Additionally, authors should be able to tag items to highly defined syllabus information and other metadata. This allows for paper coverage to be reviewed in quality control meetings, ensuring the final paper assesses a broad and balanced sample of the specification.
Reviewers need tools that allow them not only to comment on draft questions and papers, but also direct comments to specific users and request comments to be actioned before the workflow can proceed. This will ensure nothing slips through the net that would render an item inaccurate or invalid.
3. Is it flexible enough for your question writers?
A critical requirement for your e-authoring system is that it offers flexible tools for writing appropriate questions in every subject. A rich selection of item types is key, as is the ability to create papers requiring multi-part questions, stimulus sections, optionality, images, tables or complex maths formulae.
As you start to scale up use of your chosen e-authoring system, it’s likely your requirements will become more and more nuanced. Reviewers may need to evaluate complex Levels of Response mark schemes side-by-side with the questions. Authors may need to write audio transcripts alongside questions for Listening papers. Asset managers may need to collate audio files so they download in the same sequence they appear in the papers. To do all this, your e-authoring system needs to offer rich functionality that genuinely covers your full range of needs.

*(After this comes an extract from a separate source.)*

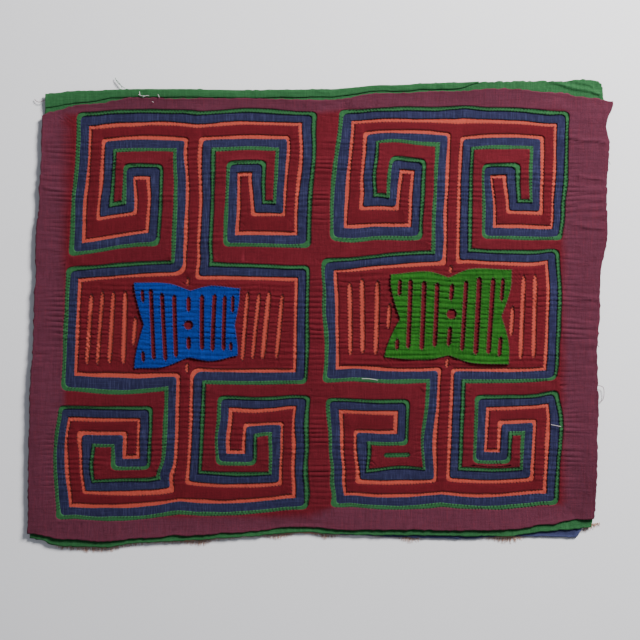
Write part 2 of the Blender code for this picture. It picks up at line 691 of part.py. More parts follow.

The software should also support different authoring methodologies to future-proof your operation. For instance, you may currently adopt a whole test authoring approach, but have plans to move towards item banking in future. Or maybe you currently adopt item banking and are looking to do more pre-testing and anchoring of items in future. You may be transitioning from print to online delivery, in which case the solution should allow for dual outputs, potentially with the same test in both formats.
4. Will it allow you to adapt and innovate over time?
Just because something works well today, doesn’t mean it will work for you long-term.
It can be tempting to think a single, integrated solution from one supplier is the way forward. Choosing a single technology source may simplify the procurement process but bear in mind it can create serious pitfalls. If you are producing a variety of high-stakes exams at scale, it’s likely there will be areas where one supplier’s capabilities don’t align precisely with the requirements of your operation. Where compromises need to be made, pain points may develop over time that may be hard to remedy without frustrating workarounds or serious upheavals to your system.
If you decide you want to swap out a component of the solution – for example, to use new marking software or a different delivery system, then it is important to know that this is possible.
To get a system which lets you innovate, ask if it meets these criteria:
- Is it modular, so one component can easily be swapped with another if you need to change?
- Do the modules work nicely together, for example letting you preview items for onscreen tests in the candidate player during authoring, or immediately seeing the final print layout during the review process?
- Is the content created in the system held in genuinely open, standards-based formats such as QTI 2.2 or other widely used print layout formats? This is really critical, so your content doesn’t become dependent on supplier standards making switching modules impossible.
Finally, consider how you might want to use your content in the future. If you choose to re-use high stakes items in practice tests, does the solution let you do so? Is this possible even if the first usage was for a paper-based test, and the second time round the test will be online? Content is the crown jewel of an assessment provider and needs to be held in a way that lets you get the most out of it.
5. Can you keep the authoring process tightly secured?
One of the benefits of moving to online authoring is that it reduces security risks associated with handling printouts. But phasing in new technology requires that you address new cyber security risks, with key questions being:
- Is the software hosted securely? You need reassurance that the supplier conforms to international cyber security standards with regular penetration testing and secure data backups to protect your content.
- How tightly can you control system access? Insist on two-factor authentication (where users enter a code sent separately after login) and the option to restrict access based on IP address and country.
- How tightly can you control user permissions? If you don’t want contributors to know what goes into the final paper you’ll need an e-authoring system that has options for managing user access based on roles and tasks.
- Can you track user access? Your project managers will need to see what items users have viewed or edited so that if a breach occurs swift action can be taken.
If the system you choose is flexible enough to deliver in all these important areas, then your test development process will be made much easier for your whole team.